Now, at this point in 2021, we've successfully modified Lighthouse core to accommodate two completely new run modes (a timespan of user interactions AND a point-in-time snapshot of the DOM). Partnerships with DevTools, Puppeteer, and early adopter monitoring venders are underway, and we're well poised for a soft launch in late fall or sometime early next year.

The Future

Unfortunately, it looks as though I will be cheering Lighthouse on from the sidelines as a user in 2022. I am immensely proud of how far we have come, from the experimental playground of my early days to the web performance measurement tool of choice. The challenges we faced, the controversial decisions we debated, and the impact we have made together on the web as a whole have made this experience truly unforgettable.

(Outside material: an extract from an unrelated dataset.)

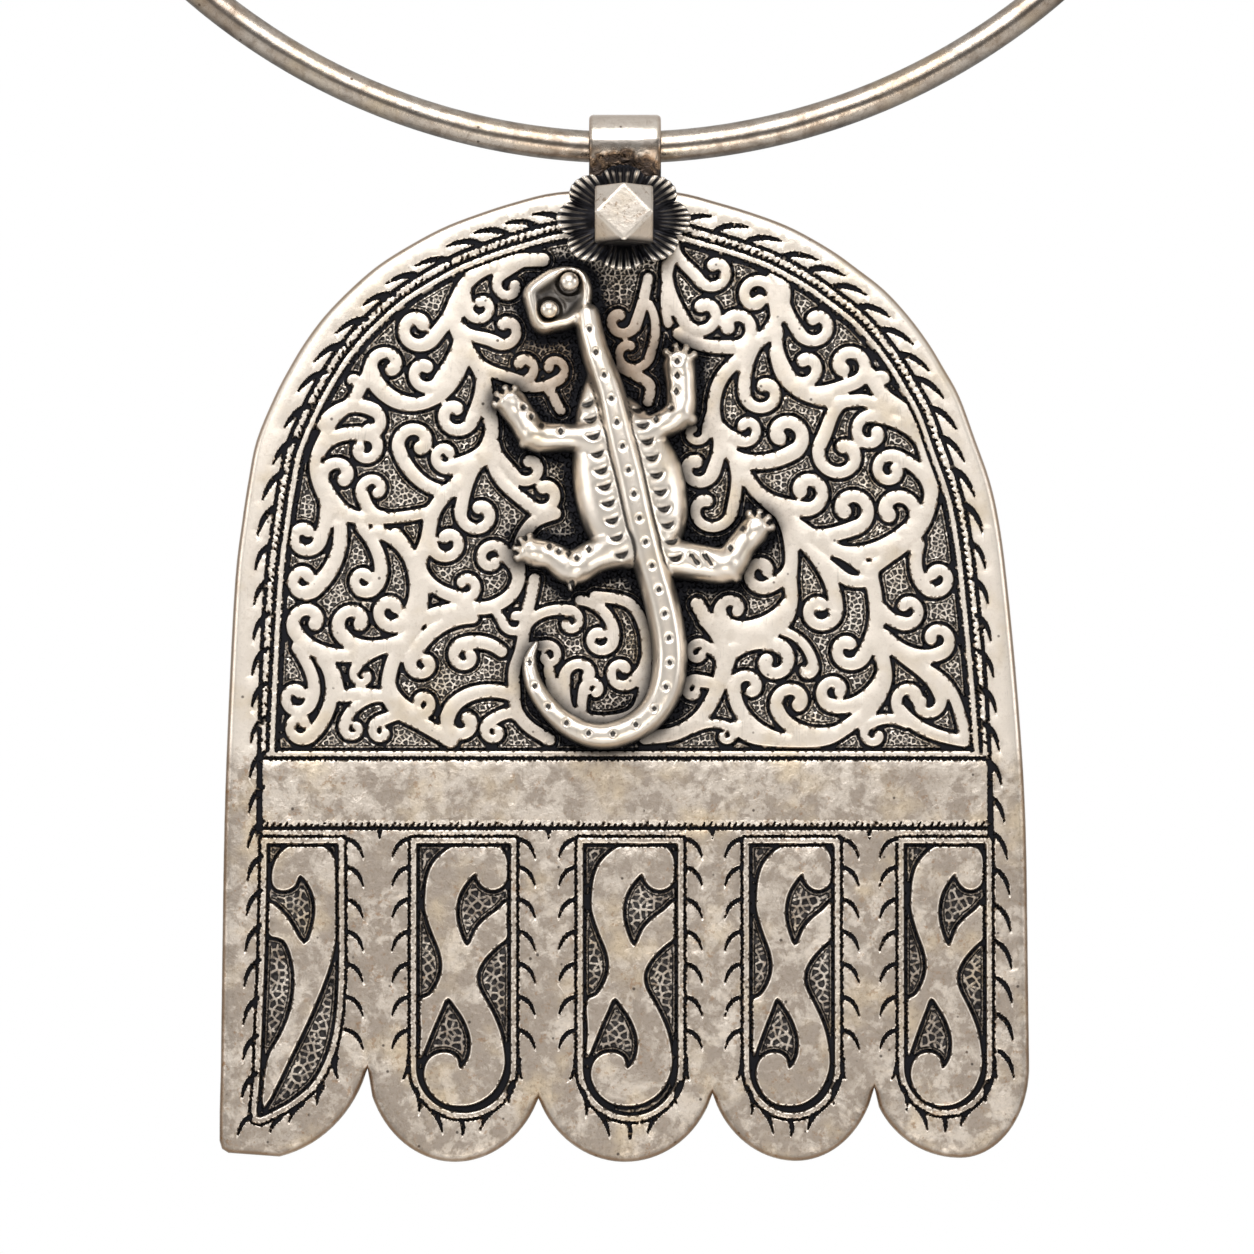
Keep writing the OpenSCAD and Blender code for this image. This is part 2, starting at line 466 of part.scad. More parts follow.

Of course, I can by no means take personal credit for our successes. It was the result of the hard work and dedication of an incredibly talented team of contributors who shared a passion for building something that could make a real difference in the world, or at least our webby corner of it. I feel privileged to have worked alongside such a fantastic group of people and have no doubt that they will continue to push Lighthouse to new heights.

As I move on to the next phase of my career, I leave Lighthouse with a sense of pride and accomplishment. I would not be where I am today without it. My career may be taking me in a new direction, away from the Lighthouse friends I've made and code I've written along the way, but the memories of this era of my life will be with me forever.